Avec Double 30 (Azo-cobalt), daté de 1975, Claude Tousignant signe ici un des classiques de son répertoire : le diptyque circulaire. En effet, cette œuvre emblématique s’inscrit dans une série de tondos et de tableaux-formes qui ont valu à l’artiste une renommée internationale. Les Gongs, les Transformateurs chromatiques et les Accélérateurs chromatiques ouvrent ainsi la voie aux éléments doubles qui apparaissent en 1970 et qui s’achèvent en 1980. Cette année-là, une exposition individuelle au Musée d’art contemporain de Montréal est entièrement consacrée aux diptyques.
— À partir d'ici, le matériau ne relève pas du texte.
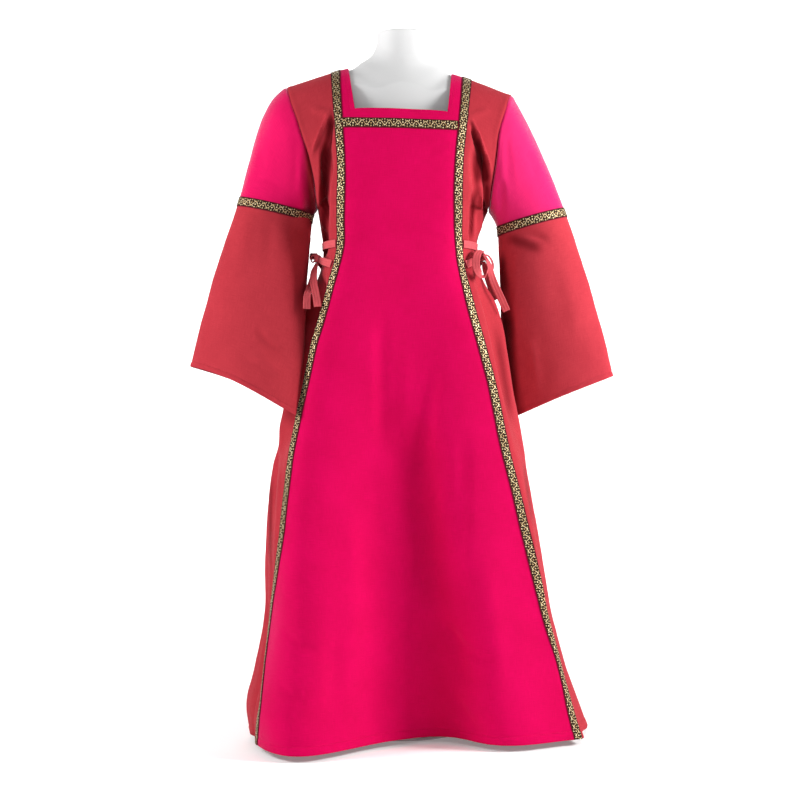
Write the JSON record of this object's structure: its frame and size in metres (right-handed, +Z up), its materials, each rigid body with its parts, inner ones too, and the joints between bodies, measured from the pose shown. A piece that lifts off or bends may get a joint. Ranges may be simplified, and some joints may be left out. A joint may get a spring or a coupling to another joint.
{
  "type": "medieval dress on dress form",
  "caption": "Child's long medieval dress with a square neck, flared sleeves, woven trim and side ties, worn by a limbless dress form on a round base.",
  "frame": {"origin": "centre of the underside of the form's round base, on the floor", "axes": "+Z up, the dress faces -Y, and +X is to the viewer's right"},
  "size_m": [0.6763, 0.4344, 1.116],
  "materials": {
    "pink": "matt twill cloth",
    "raspberry": "matt twill cloth",
    "gold_trim": "woven metallic jacquard ribbon",
    "coral": "folded twill cloth tie",
    "grey_shell": "matt light grey shell",
    "grey_metal": "light grey powder coat"
  },
  "bodies": {
    "root": {"front_panel": "pink", "side_front_left": "raspberry", "side_front_right": "raspberry", "back_panel": "raspberry", "upper_sleeve_left": "pink", "upper_sleeve_right": "pink", "lower_sleeve_left": "raspberry", "lower_sleeve_right": "raspberry", "trim_front_left": "gold_trim", "trim_front_right": "gold_trim", "trim_neck": "gold_trim", "trim_sleeve_left": "gold_trim", "trim_sleeve_right": "gold_trim", "tie_upper_left": "coral", "tie_upper_right": "coral", "tie_front_left": "coral", "tie_front_right": "coral", "tie_back_left": "coral", "tie_back_right": "coral", "bow_left": "coral", "bow_right": "coral", "tail_front_left": "coral", "tail_front_right": "coral", "tail_back_left": "coral", "tail_back_right": "coral", "form_torso": "grey_shell", "form_pole": "grey_metal", "form_base": "grey_metal"}
  },
  "joints": []
}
Une vibrante structure sérielle domine les cibles à bandes concentriques de couleurs tantôt saturées, tantôt fluorescentes, qui invitent le spectateur à une expérience optique rafraîchissante, et ce, près de 50 ans après leur réalisation. En réduisant le nombre de bandes, puis en les élargissant, l’artiste cherche d’abord à intensifier la présence des champs chromatiques. Grâce à la réversibilité des couleurs aux contrastes optimaux, ainsi qu’à leur position hiérarchique dans la cible, un solide lien de parenté se crée entre les deux éléments rendus indissociables.
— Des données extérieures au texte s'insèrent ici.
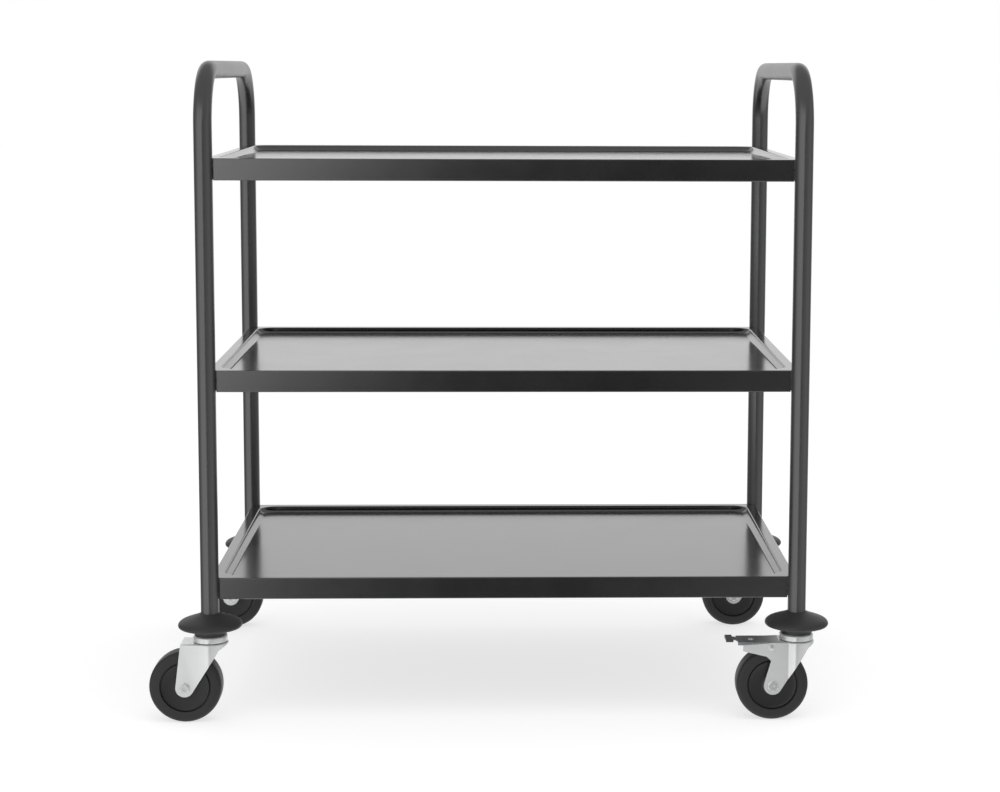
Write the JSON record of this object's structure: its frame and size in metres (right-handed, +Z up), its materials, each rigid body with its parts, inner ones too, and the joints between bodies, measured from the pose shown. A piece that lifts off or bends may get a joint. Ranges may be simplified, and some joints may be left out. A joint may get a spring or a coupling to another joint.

Double 30 (Azo-cobalt) comporte quatre cercles concentriques qui semblent recouverts « d’une sorte de film lumineux qui n’est que le produit de la vibration optique », fait remarquer James D. Campbell. À propos de l’effet recherché, Tousignant souhaitait « que la confrontation de ces couples de couleurs, lesquels, par leur juxtaposition, produisent pour ainsi dire une troisième couleur, établisse une suite de rapports entre ces troisièmes couleurs ». Campbell insiste d’ailleurs sur le rapport espace-couleur dans l’œuvre du peintre comme l’expression d’une « dimensionnalité imposante, une présence magnifiée qui peut être puissamment éloquente et qui peut attirer le spectateur dans un champ de gravitation dont il n’échappera qu’à regret ».